Exercise goal:
Identify and reproduce every line holding the string "that".

Input records:
==================================================
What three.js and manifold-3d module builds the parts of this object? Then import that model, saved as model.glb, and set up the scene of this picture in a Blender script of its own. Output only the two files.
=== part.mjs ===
==================================================
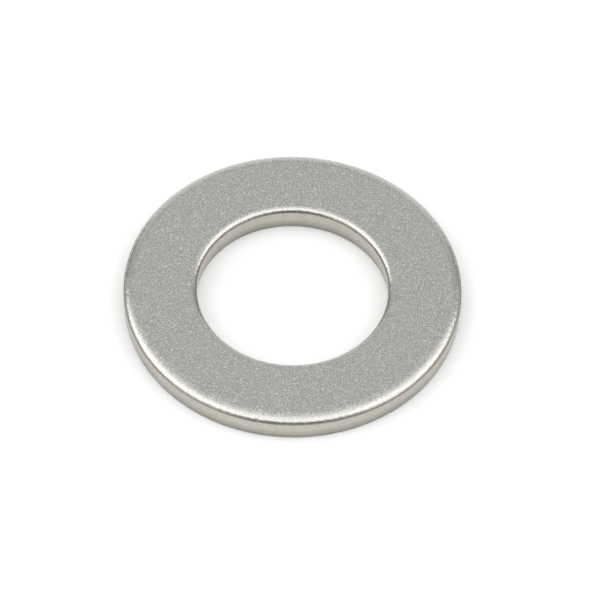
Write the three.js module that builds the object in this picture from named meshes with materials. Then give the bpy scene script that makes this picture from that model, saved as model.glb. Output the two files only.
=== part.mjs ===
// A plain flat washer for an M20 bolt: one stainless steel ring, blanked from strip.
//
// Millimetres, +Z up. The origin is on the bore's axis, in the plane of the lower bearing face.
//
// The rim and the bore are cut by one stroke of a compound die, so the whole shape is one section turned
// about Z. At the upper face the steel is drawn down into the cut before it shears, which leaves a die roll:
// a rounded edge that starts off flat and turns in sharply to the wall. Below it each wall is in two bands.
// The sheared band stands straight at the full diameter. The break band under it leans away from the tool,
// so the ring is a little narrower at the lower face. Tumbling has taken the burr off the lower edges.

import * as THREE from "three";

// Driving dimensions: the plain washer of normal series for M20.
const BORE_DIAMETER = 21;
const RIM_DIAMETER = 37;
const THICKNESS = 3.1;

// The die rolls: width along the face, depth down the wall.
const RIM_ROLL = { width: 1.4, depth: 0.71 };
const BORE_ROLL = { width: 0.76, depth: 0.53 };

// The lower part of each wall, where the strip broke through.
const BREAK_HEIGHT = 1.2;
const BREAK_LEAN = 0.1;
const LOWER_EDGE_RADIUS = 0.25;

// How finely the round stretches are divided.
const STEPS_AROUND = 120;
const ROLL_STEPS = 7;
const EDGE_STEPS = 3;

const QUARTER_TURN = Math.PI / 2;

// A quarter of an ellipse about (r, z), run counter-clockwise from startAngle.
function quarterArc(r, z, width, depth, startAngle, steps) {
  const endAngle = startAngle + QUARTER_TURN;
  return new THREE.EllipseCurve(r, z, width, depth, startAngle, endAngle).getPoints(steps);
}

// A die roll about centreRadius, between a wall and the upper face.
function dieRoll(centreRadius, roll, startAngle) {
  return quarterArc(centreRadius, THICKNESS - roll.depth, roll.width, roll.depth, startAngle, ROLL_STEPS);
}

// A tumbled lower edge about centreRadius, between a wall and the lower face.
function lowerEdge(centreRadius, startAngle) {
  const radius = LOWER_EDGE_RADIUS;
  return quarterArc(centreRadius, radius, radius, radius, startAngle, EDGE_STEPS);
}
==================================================
Final result:
What three.js and manifold-3d module builds the parts of this object? Then import that model, saved as model.glb, and set up the scene of this picture in a Blender script of its own. Output only the two files.
Write the three.js module that builds the object in this picture from named meshes with materials. Then give the bpy scene script that makes this picture from that model, saved as model.glb. Output the two files only.
// a rounded edge that starts off flat and turns in sharply to the wall. Below it each wall is in two bands.